イシュマエルは15,6歳になっていましたので、自分が奴隷であり側女の子であること、またイサクが跡取りであることを意識して、嫉妬していたのかも知れません。

もちろんサラは怒り、「あの女とあの子を追い出してください。あの女の息子は、わたしの子イサクと同じ跡継ぎになるべきではありません。」とアブラハムに強く訴えたのです。

☆ 主はワンダフルカウンセラー

 アブラハムは悩みました。なぜなら女奴隷の子とはいえ、自分の子であったからです。

「サラの気持ちはわかる。しかし、あの親子を自分たちの天幕から追い出したら、荒れ野で野垂れ死にをするに違いない。」と思ったのでしょう、決断ができなかったのです。そのように、苦悩していたアブラハムに、神は助けをあたえました。

その助けとは「助言」でした。イエス・キリストのことをイザヤ書9:5で英語では「ワンダフルカウンセラー」と、また新改訳聖書では「不思議な助言者」と言い表しています。主イエスは私たちが決断に悩み、苦しむとき、助言を与えて、苦悩から解放してくださる、不思議な助言者、ワンダフルカウンセラーなのです。神はアブラハムに言いました。

「あの子供とあの女のことで苦しまなくてもよい。すべてサラが言うことに聞き従いなさい。
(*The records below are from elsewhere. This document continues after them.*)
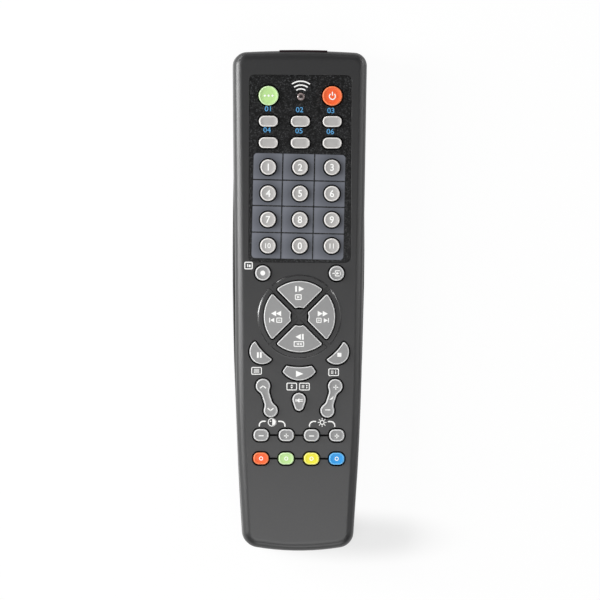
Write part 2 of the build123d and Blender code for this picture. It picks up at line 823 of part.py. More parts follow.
# Battery cover: the same outer form and wall, with two rails and finger grooves
cover_upper = bay_upper - cover_gap
rail_lower = shell_bottom + rail_end_margin
grooves_y = cover_upper - finger_groove_drop - (finger_grooves - 1) * finger_groove_pitch / 2
with BuildPart() as battery_cover:
    add(rear_form.part)
    add(rear_cavity.part, mode=Mode.SUBTRACT)
    add(tail_box(cover_half, cover_upper, shell_bottom, 0, cover_end_height), mode=Mode.INTERSECT)
    add(tail_box(rail_half, cover_upper, rail_lower, rail_low, rail_top))
    with Locations((0, grooves_y, 0)):
        with GridLocations(0, finger_groove_pitch, 1, finger_grooves):
            Box(finger_groove_length, finger_groove_width, 2 * finger_groove_depth, mode=Mode.SUBTRACT)
save(battery_cover.part, "battery_cover")
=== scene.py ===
import json
from math import cos, pi, radians, sin

import bmesh
import bpy
from mathutils import Matrix, Vector


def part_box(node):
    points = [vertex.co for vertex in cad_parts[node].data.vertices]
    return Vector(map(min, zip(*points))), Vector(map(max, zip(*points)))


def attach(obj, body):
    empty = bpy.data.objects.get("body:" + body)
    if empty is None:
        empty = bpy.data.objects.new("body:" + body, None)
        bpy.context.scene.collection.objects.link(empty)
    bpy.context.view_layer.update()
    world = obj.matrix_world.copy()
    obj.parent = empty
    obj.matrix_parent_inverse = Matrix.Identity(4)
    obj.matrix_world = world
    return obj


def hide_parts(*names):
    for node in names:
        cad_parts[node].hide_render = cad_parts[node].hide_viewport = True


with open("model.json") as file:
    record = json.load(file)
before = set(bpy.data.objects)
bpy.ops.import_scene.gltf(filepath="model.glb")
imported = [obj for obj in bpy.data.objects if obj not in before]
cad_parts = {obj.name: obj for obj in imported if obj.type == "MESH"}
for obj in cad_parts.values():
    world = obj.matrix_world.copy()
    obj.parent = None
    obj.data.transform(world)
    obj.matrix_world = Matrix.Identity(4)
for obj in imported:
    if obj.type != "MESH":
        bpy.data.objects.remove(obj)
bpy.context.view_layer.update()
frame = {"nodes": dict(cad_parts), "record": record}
mm = 0.001
bodyOf = {node: body for body, nodes in frame["record"]["behaviour"]["bodies"].items() for node in nodes}
print("frame loaded:", len(frame["nodes"]), "nodes")


def linearColour(code):
    channels = [int(code[i:i + 2], 16) / 255 for i in (1, 3, 5)]
    return [c / 12.92 if c <= 0.04045 else ((c + 0.055) / 1.055) ** 2.4 for c in channels] + [1.0]


def addNode(tree, kind, inputs=None, **settings):
    # One node with its settings; an input is a fixed value, an output, or a node, meaning its first live output
    node = tree.nodes.new(kind)
    for key, value in settings.items():
        setattr(node, key, value)
    for socket, value in (inputs or {}).items():
        if isinstance(value, bpy.types.Node):
            value = next(output for output in value.outputs if output.enabled)
        if isinstance(value, bpy.types.NodeSocket):
            tree.links.new(value, node.inputs[socket])
        else:
            node.inputs[socket].default_value = value
    return node


def newMaterial(name):
    # An empty material, its node tree, and the place of each point on the piece
    material = bpy.data.materials.new(name)
    material.use_nodes = True
    tree = material.node_tree
    tree.nodes.clear()
    return material, tree, addNode(tree, "ShaderNodeTexCoord").outputs["Object"]


def finishMaterial(material, tree, look):
    shader = addNode(tree, "ShaderNodeBsdfPrincipled", look)
    addNode(tree, "ShaderNodeOutputMaterial", {"Surface": shader})
    return material


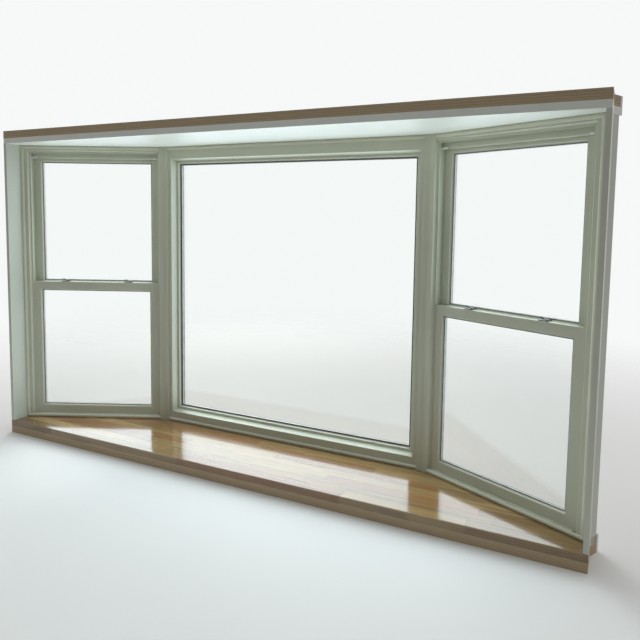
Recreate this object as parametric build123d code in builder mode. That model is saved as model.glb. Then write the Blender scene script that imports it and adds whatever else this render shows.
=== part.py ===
"""Bay window: a fixed centre window between two double-hung side windows, set between a seat and a head board.

The bay stands out of a wall. X runs along the wall, +Y points out of the room and Z is up. The origin is at the
middle of the width, on the plane of the wall's outside face, on the underside of the seat.
"""

from build123d import *
import os
from math import cos, radians, sin, tan

os.makedirs("parts", exist_ok=True)

# The bay's plan and height, along the line where the inner faces of the windows stand
opening_height = 1524.0
centre_width = 1515.0
side_width = 792.0
bend = 25.0
return_depth = 88.0
wall_thickness = 116.0

# Boards that box the windows in
seat_thickness = 32.0
seat_base_thickness = 38.0
head_thickness = 28.0
head_cap_thickness = 38.0
jamb_board_thickness = 19.0
seat_nose_radius = 5.0
deck_margin = 7.0
fascia_thickness = 12.0

# The window frames, one depth for all three
frame_depth = 83.0
wall_gap = 8.0
mullion_gap = 2.0
face_width = 25.0
bevel_width = 6.0
bevel_depth = 10.0
frame_leg = 40.0
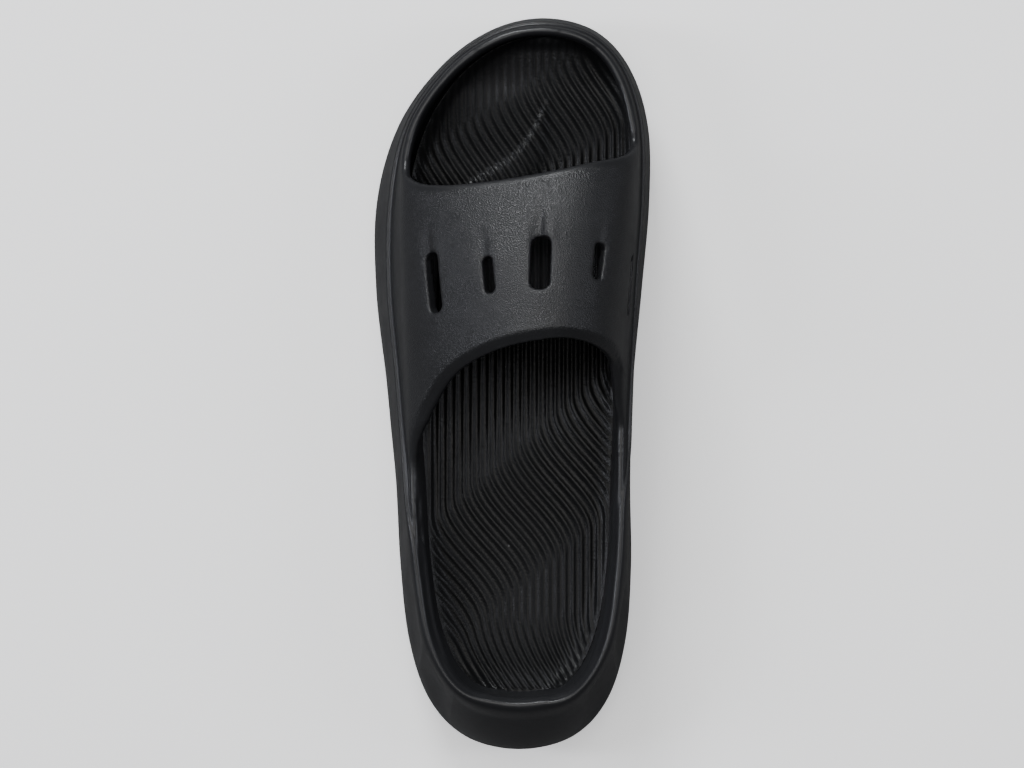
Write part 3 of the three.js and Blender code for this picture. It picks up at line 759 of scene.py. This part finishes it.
@dataclass
class Midsole:
    """The thick foam sole: rounded foot, flank with its scoops, lip and the cup for the footbed.

    rim_stops lead its skin over the heel's rim: share of the wall, inset and height, then the direction.
    """

    form: ShoeForm
    outsole_thickness: float = 5
    joint_inset: float = 3
    widest: float = 0.34
    rounding: float = 1.4
    scoop_depth: float = 2.6
    scoop_lean: float = 9
    scoops: tuple[Triple, Triple] = ((28, 44.5, 62), (28, 44.5, 60))
    crown_start: float = 0.82
    crisp_start: float = 0.93
    shoulder: float = 0.9
    climb: float = 4.5
    climb_share: float = 0.45
    rim_stops: Sequence[tuple[Triple, Pair]] = (
        ((0, 0.2, -1.4), (0.3, 0.95)),
        ((0, 1.3, 0.2), (1, -0.1)),
        ((0.7, 0, -1.8), (0.75, -0.65)),
        ((1, 1.3, -7.5), (0.12, -1)),
    )
    ledge: Pair = (-0.2, 0.15)
    rim_top: Pair = (1.2, 0.2)
    overlap: float = 0.22
    sink: float = 0.4
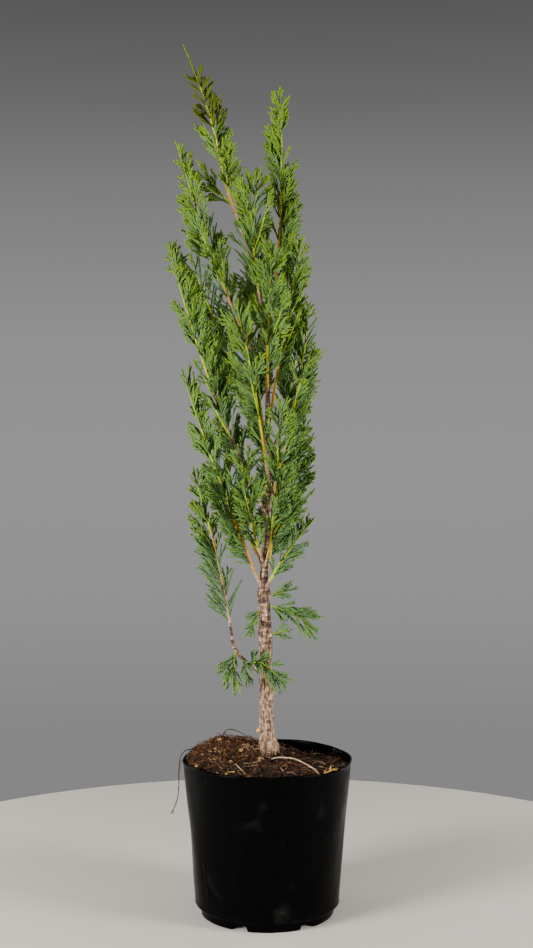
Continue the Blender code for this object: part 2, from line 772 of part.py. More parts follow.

あなたの子孫はイサクによって伝えられる。しかし、あの女の息子も一つの国民の父とする。彼もあなたの子であるからだ。」

☆ 神は憐み深いお方

アブラハムは主の助言を聞き、思い悩むことをやめて、主の言葉を信じて、水の革袋とパンを背中に負わせ荒れ野に送り出したのです。主の御手に委ねたのです。しかし、やがて革袋の水が無くなり、生きる希望も無くなり、ハガルは子供を一本の灌木の下に寝かせ、

「わたしは自分の子供が死ぬのを見るのは忍びない。」と矢の届くほど離れて座りこみ、

なすすべもないまま、互いの姿を遠くに見て二人は声を上げて泣いていたのです。

 しかし、神は彼らを見捨てることはありませんでした。神は憐み深く、約束を守られる真実かつ全能なるお方なのです。

 

☆荒れ野で目を開き井戸を見つけさせてくださる神

 子供の泣き声を聞き、神はアブラハムのゆえに彼らを憐み、出会ってくださり、イシュマエルを守り、将来、大きな国民の王と成る約束をしたのです。そしてハガルの目を開かれたので、彼女は水のある井戸を見つけました。

 神はご自分の民が、荒れ野の中で泣く声を聞き捨てにはなさらず、目を開いて、泉を見出させてくださいます。私自身、これまで何度も荒れ野のような状況の中にあっても、目を開いて泉を見出させてくださいました。二浪中に大阪芸術大学を、天職を求めていたときに、海外放浪の期間を、何よりも、鬱で苦しんでいた時に、聖書を通して生ける神、キリストとの出会いを。この方との出会いこそ、人生の荒れ野で尽きぬ泉に出会うようなものです。

主は憐み深く、私たちを真に生かす、希望、平安、喜び、愛を常に与えてくださるのです。